Ambipolar Drift, Deformation, and Diffusion of a Plasma in a Magnetic Field

Abstract

The theoretical problem of a weakly ionized, constant temperature, three particle plasma in an externally generated magnetic field is reformulated by transforming the set of 14 macroscopic plasma equations (continuity and momentum equations for ions and electrons plus Maxwell's equations) in 14 unknowns (ion and electron number densities and velocities plus the effective electric and magnetic fields) into an equivalent set of 4 integral equations in 4 unknowns. In the course of this transformation, it is shown that the plasma behavior can be interpreted in terms of three ambipolar processes : drift, deformation, and diffusion.
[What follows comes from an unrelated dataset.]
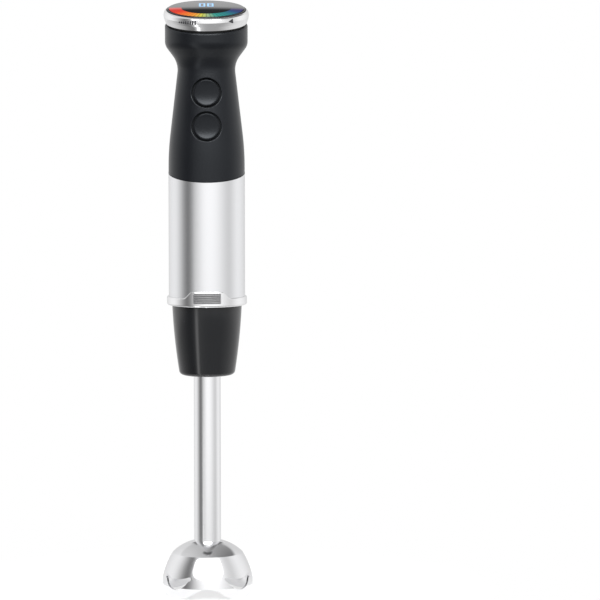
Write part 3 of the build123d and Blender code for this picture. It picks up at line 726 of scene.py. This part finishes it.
def makeTabRibs():
    # fine ribs across the lock tab, each swept round the tab's face
    shape = bmesh.new()
    sweep = 2 * tabPatch["half"] / tabPatch["radius"]
    pitch = (tabPatch["high"] - tabPatch["low"]) / tabPatch["rows"]
    inner, outer = tabPatch["radius"] - tabPatch["sunk"], tabPatch["radius"] + tabPatch["proud"]
    height, bevel, steps = tabPatch["height"], tabPatch["bevel"], tabPatch["steps"]
    corners = ((inner, 0), (outer, bevel), (outer, height - bevel), (inner, height))
    aside = Matrix.Rotation(-sweep / 2, 3, "Z")
    for row in range(tabPatch["rows"]):
        low = tabPatch["low"] + pitch * (row + 0.5) - height / 2
        verts = [shape.verts.new((0, -radius * mm, (low + up) * mm)) for radius, up in corners]
        face = shape.faces.new(verts)
        bmesh.ops.rotate(shape, verts=verts, cent=(0, 0, 0), matrix=aside)
        bmesh.ops.spin(shape, geom=[face], cent=(0, 0, 0), axis=(0, 0, 1), angle=sweep, steps=steps)
    bmesh.ops.holes_fill(shape, edges=shape.edges)
    newPiece("tabRibs", shape, "motor_unit", "zinc_steel", sharp=30)


makeTabRibs()
print("ribs ready")

# metres, degrees and a focal length in millimetres
camera = {"distance": 2.355, "pitch": 5.5, "height": 0.2091, "side": 0.0657, "lens": 200.0}


def makeCamera():
    data = bpy.data.cameras.new("camera")
    data.lens = camera["lens"]
    data.sensor_width = 36.0
    data.clip_end = 50.0
    viewer = linked("camera", data)
    pitch = math.radians(camera["pitch"])
    viewer.location = (
        0,
        -camera["distance"] * math.cos(pitch),
        camera["height"] + camera["distance"] * math.sin(pitch),
    )
    aim = Vector((camera["side"], 0, camera["height"])) - viewer.location
    viewer.rotation_euler = aim.to_track_quat("-Z", "Y").to_euler()
    bpy.context.scene.camera = viewer


# brightness of the studio all round, by the angle from straight in front:
# walls at eye level, and the apron of floor beyond the pale sheet
studioWalls = (
    (-180, 0.70),
    (-150, 0.88),
    (-112, 1.16),
    (-88, 0.80),
    (-66, 0.16),
    (-52, 0.20),
    (-36, 0.62),
    (-12, 1.28),
    (16, 1.34),
    (42, 1.10),
    (68, 0.70),
    (84, 0.88),
    (108, 1.18),
    (146, 0.82),
    (180, 0.70),
)
studioApron = (
    (-180, 0.8),
    (-120, 0.8),
    (-84, 0.30),
    (-60, 0.16),
    (-44, 0.30),
    (-38, 2.2),
    (-34, 2.2),
    (-28, 0.35),
    (30, 0.45),
    (60, 0.35),
    (110, 1.0),
    (180, 0.8),
)
# limits are parts of a ray's own length: a height of 1 is straight up, and 0 is level
studio = {
    "background": 1.0,
    "brightest": 4,
    "apron": {"top": -0.22, "soft": 0.07},
    "roof": {"low": 0.80, "soft": 0.08, "slope": 0.25, "level": 0.50, "lean": 0.5},
    "box": {"low": 0.50, "high": 0.66, "soft": 0.07, "half": 30, "halfSoft": 16, "level": 11.0},
    "panel": {"low": 0.36, "high": 0.66, "soft": 0.05, "half": 0.16, "level": 0.95},
    "panelTop": {"low": 0.435, "soft": 0.04, "level": 0.06},
    "back": {"start": 0.5, "soft": 0.1},
}


def makeStudio():
    # pale walls under a darker roof, with a bright box over the front and a panel behind
    world = bpy.data.worlds.new("studio")
    bpy.context.scene.world = world
    world.use_nodes = True
    tree = world.node_tree
    tree.nodes.clear()
    wire = Wire(tree)
    x, y, z = parted(wire.node("ShaderNodeTexCoord", output=0))
    turn = bearing(x, y) + 0.5

    def allRound(levels):
        # a colour ramp holds no more than 1, so the levels go through it divided
        brightest = studio["brightest"]
        stops = [((angle + 180) / 360, shades(level / brightest)) for angle, level in levels]
        found = ramp(turn, stops, "B_SPLINE")
        return found.node("ShaderNodeSeparateColor", {}, {"Color": found}) * brightest

    def shared(mask, inside, outside):
        return outside * (1 - mask) + inside * mask

    apron, roof, box = studio["apron"], studio["roof"], studio["box"]
    panel, panelTop, back = studio["panel"], studio["panelTop"], studio["back"]
    level = shared(below(z, apron["top"], apron["soft"]), allRound(studioApron), allRound(studioWalls))
    overhead = above(z + roof["slope"] * y, roof["low"], roof["soft"])
    level = shared(overhead, roof["level"] - roof["lean"] * x, level)
    half, halfSoft = box["half"] / 360, box["halfSoft"] / 360
    overFront = between(z, box["low"], box["high"], box["soft"])
    level = level + box["level"] * overFront * between(turn, 0.5 - half, 0.5 + half, halfSoft)
    behind = between(z, panel["low"], panel["high"], panel["soft"]) * above(y, back["start"], back["soft"])
    behind = behind * between(x, -panel["half"], panel["half"], panel["soft"])
    step = above(z, panelTop["low"], panelTop["soft"])
    level = shared(behind, shared(step, panelTop["level"], panel["level"]), level)
    # the camera itself sees a plain background
    seen = wire.node("ShaderNodeLightPath")
    level = shared(seen, studio["background"], level)
    shine = wire.node("ShaderNodeBackground", {}, {"Color": (1, 1, 1, 1), "Strength": level})
    end = tree.nodes.new("ShaderNodeOutputWorld")
    tree.links.new(shine.socket, end.inputs["Surface"])


# the floor is a pale sheet that fades away beyond the object, in metres
sheet = {"radius": 0.6, "solid": 0.09, "gone": 0.21}


def paleFloor(wire):
    x, y = parted(place(wire))[:2]
    fade = below(flatRadius(x, y), sheet["solid"], sheet["gone"] - sheet["solid"])
    cloud = grain(wire, shades(1), 8.0)
    return {
        "Base Color": tinted(cloud, "paleFloor"),
        "Roughness": rough("paleFloor") + 0.1 * cloud,
        "Alpha": fade,
    }


floorLight = {"Specular IOR Level": 0.1, "Emission Color": (1, 1, 1, 1), "Emission Strength": 0.62}


def makeFloor():
    shape = bmesh.new()
    bmesh.ops.create_circle(shape, cap_ends=True, segments=128, radius=sheet["radius"])
    floor = linked("floor", meshFrom("floor", shape))
    floor.data.materials.append(newMaterial("paleFloor", floorLight, paleFloor))


softSun = {"power": 0.5, "spread": 100}


def makeSun():
    # a wide overhead light that fills the shade without showing in the steel
    data = bpy.data.lights.new("overhead", "SUN")
    data.energy = softSun["power"]
    data.angle = math.radians(softSun["spread"])
    lamp = linked("overhead", data)
    lamp.visible_glossy = False


makeCamera()
makeStudio()
makeFloor()
makeSun()
bpy.context.scene.view_settings.view_transform = "Standard"
print("studio ready")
Plasma diffusion is characterized by two diffusion coefficients : the usual Schottky formula applying in the direction parallel to the effective magnetic field and a new expression for the ambipolar transverse diffusion coefficient applying in directions perpendicular to the effective magnetic field. The new ambipolar coefficient differs markedly from the familiar ambipolar coefficient associated with the names of Bickerton, Lehnert, Holway, Allis, and Buchsbaum; and, in general, it gives values for the transverse diffusion coefficient which are two orders of magnitude larger than those given by the latter. It is concluded that ambipolar diffusion can produce a transverse diffusion coefficient large enough to account for the diffusion rates measured by Bohm, Burhop, Massey, and Williams in argon arc discharges.